Несмотря на всеобщее расположение и уважение, Андре де Монбар всегда немного выделялся среди братии — хотя бы тем, что был прислан из Франции самим сенешалем ордена, графом Гугом Шампанским, который фактически настоял на его принятии в общину. Подобный признак роднил брата Андре с Сен-Клером, но если выбор, павший на Стефана, был обусловлен его молодостью, силой, благочестием и воинской доблестью, то достоинства де Монбара залегали в совершенно иной сфере и стали особенно заметны после обнаружения подземных коридоров.
Былое светское величие слегка отстраняло де Монбара от остальных собратьев, и, будь он по натуре немного другого склада, оно могло бы стать серьезным препятствием в общении с ним, поскольку, хотя де Монбар номинально и считался графским вассалом, ни от кого из монахов не укрылось то обстоятельство, что по своему могуществу и богатству он далеко превзошел любого из них и тем самым мог существенно затруднить их и без того нелегкую жизнь. Впрочем, когда посланец не проявил никаких злонамеренных наклонностей, кое-кто из братии, заранее питая к нему неприязнь как к соглядатаю, приставленному шпионить за ними, немало удивился. Пришлось смириться с явной несуразностью в положении брата Андре — могущественного властелина во Франции, решительно отказавшегося претендовать на свои права и всеобщее поклонение здесь, в Иерусалиме, и добровольно посвятившего всего себя служению вассальному долгу, то есть представлению интересов своего сеньора. В этом и состояла суть феодального уклада, но в действительности чрезвычайно мало людей в тогдашнем честолюбивом и сребролюбивом обществе старались хотя бы создавать видимость признания приоритетными чужих интересов — сеньориальных либо иных — над своими собственными своекорыстными намерениями.

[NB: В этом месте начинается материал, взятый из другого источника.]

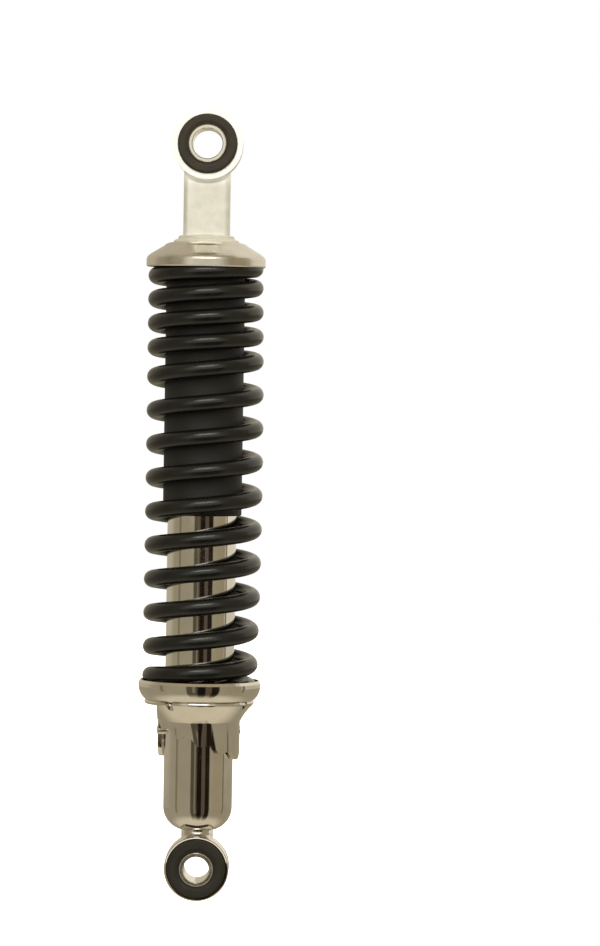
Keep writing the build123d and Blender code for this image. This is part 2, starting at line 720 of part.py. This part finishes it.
with BuildPart() as stop_plate:
    with BuildSketch(Plane.XY.offset(PISTON_SHOULDER - 1.8)):
        Circle(9.0)
        Circle(ROD_THREAD_R, mode=Mode.SUBTRACT)
    extrude(amount=1.8)
save(stop_plate.part, "stop_plate")

with BuildPart() as check_plate:
    with BuildSketch(Plane.XY.offset(PISTON_TOP)):
        Circle(9.2)
        Circle(ROD_THREAD_R, mode=Mode.SUBTRACT)
        with PolarLocations(5.6, 4):
            Circle(0.8, mode=Mode.SUBTRACT)
    extrude(amount=PISTON_SHOULDER - 1.8 - PISTON_TOP)
save(check_plate.part, "check_plate")

with BuildPart() as piston:
    with BuildSketch(Plane.XZ):
        with BuildLine():
            Polyline(
                (ROD_THREAD_R, PISTON_BOTTOM),
                (PISTON_R, PISTON_BOTTOM),
                (PISTON_R, RING_LOW),
                (RING_INNER_R, RING_LOW),
                (RING_INNER_R, RING_HIGH),
                (PISTON_R, RING_HIGH),
                (PISTON_R, PISTON_TOP),
                (ROD_THREAD_R, PISTON_TOP),
                close=True,
            )
        make_face()
    revolve(axis=Axis.Z)
    with BuildSketch(Plane.XY.offset(PISTON_BOTTOM)):
        with PolarLocations(6.9, 8):
            Circle(1.0)
    extrude(amount=PISTON_TOP - PISTON_BOTTOM, mode=Mode.SUBTRACT)
save(piston.part, "piston")

with BuildPart() as piston_ring:
    with BuildSketch(Plane.XY.offset(RING_LOW)):
        Circle(CYLINDER_BORE_R - 0.05)
        Circle(RING_INNER_R, mode=Mode.SUBTRACT)
    extrude(amount=RING_HIGH - RING_LOW)
save(piston_ring.part, "piston_ring")

with BuildPart() as rebound_shims:
    for index, shim_r in enumerate(SHIM_RADII):
        with BuildSketch(Plane.XY.offset(PISTON_BOTTOM - SHIM_THICKNESS * (index + 1))):
            Circle(shim_r)
            Circle(ROD_THREAD_R, mode=Mode.SUBTRACT)
        extrude(amount=SHIM_THICKNESS)
save(rebound_shims.part, "rebound_shims")
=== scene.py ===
"""Looks for a motorcycle rear shock absorber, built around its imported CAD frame.

Metres throughout, in the CAD frame: +Z runs up the damper from the centre of the lower eye's bore,
and the camera stands on the -Y side. Every CAD node gets a new surface, and two of them get rounded
edges. Only the spring is built here, so that its coils close up as the damper shortens.
"""

import json
import math

import bpy
import numpy as np
from mathutils import Matrix, Vector

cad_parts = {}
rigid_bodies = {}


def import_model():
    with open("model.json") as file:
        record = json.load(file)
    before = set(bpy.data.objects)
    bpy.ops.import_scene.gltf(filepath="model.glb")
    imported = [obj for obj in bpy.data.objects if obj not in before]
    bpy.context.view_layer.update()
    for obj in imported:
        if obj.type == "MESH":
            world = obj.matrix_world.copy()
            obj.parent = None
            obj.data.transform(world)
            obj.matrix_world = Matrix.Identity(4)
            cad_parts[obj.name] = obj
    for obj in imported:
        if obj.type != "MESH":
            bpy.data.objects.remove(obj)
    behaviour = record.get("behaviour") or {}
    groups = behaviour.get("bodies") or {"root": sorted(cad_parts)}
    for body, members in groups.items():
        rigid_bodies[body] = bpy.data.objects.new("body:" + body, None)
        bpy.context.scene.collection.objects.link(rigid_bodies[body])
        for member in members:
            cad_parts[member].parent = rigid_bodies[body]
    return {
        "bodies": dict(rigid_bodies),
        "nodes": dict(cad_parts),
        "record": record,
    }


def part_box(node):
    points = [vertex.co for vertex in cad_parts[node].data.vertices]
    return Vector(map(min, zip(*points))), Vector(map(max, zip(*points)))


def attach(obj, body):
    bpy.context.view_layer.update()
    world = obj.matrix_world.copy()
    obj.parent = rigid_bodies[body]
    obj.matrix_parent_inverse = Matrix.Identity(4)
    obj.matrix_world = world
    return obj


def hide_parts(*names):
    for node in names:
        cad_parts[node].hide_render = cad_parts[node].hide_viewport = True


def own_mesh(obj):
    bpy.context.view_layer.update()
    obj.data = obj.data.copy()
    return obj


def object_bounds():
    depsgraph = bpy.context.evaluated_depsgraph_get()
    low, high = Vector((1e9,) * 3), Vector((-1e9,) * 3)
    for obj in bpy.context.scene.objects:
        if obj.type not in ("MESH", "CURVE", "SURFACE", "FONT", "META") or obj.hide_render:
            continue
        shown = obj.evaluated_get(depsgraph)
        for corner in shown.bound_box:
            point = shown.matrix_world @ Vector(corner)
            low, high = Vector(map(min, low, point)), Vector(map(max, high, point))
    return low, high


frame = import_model()
cad_box = [list(corner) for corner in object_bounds()]

MM = 0.001


def srgb(red, green, blue):
    """Scene colour of a screen colour given in 0-255 steps."""
    steps = [channel / 255 for channel in (red, green, blue)]
    return tuple(s / 12.92 if s < 0.04045 else ((s + 0.055) / 1.055) ** 2.4 for s in steps) + (1.0,)


# ------------------------------------------------------------------------------ node-tree helpers
def add(tree, kind, inputs=None, **settings):
    """A new node. Its inputs are numbers, colours, or sockets to link from."""
    made = tree.nodes.new(kind)
    for name, value in settings.items():
        setattr(made, name, value)
    for name, value in (inputs or {}).items():
        if isinstance(value, bpy.types.NodeSocket):
            tree.links.new(value, made.inputs[name])
        else:
            made.inputs[name].default_value = value
    return made


def calc(tree, operation, *values):
    """One Math node's result."""
    return add(tree, "ShaderNodeMath", dict(enumerate(values)), operation=operation).outputs[0]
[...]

Вское после нежданного прибытия заморского гостя монахи убедились, что де Монбар — именно тот, за кого он себя выдает: не больше, но и не меньше. Наконец, смирившись с его своеобычностью, как и с любой другой чертой характера, они вскоре к нему привыкли. С тех пор брат Андре не давал ни малейшего повода порицать его поведение или поступки и всегда держал себя наравне с остальными, с самого начала пребывания в общине ничуть не кичась и не добиваясь особо почтительного к себе отношения.
Однако с момента обнаружения чертога де Монбар начал предъявлять требования и изрекать повеления, беспрекословно выполнявшиеся и де Пайеном, и Сент-Омером. Таким образом, всем собратьям без дальнейших пояснений стало очевидно, что брат Андре изначально прибыл к ним с готовыми предписаниями, и его нынешние действия наилучшим образом оправдывали нахождение графского посланника в общине.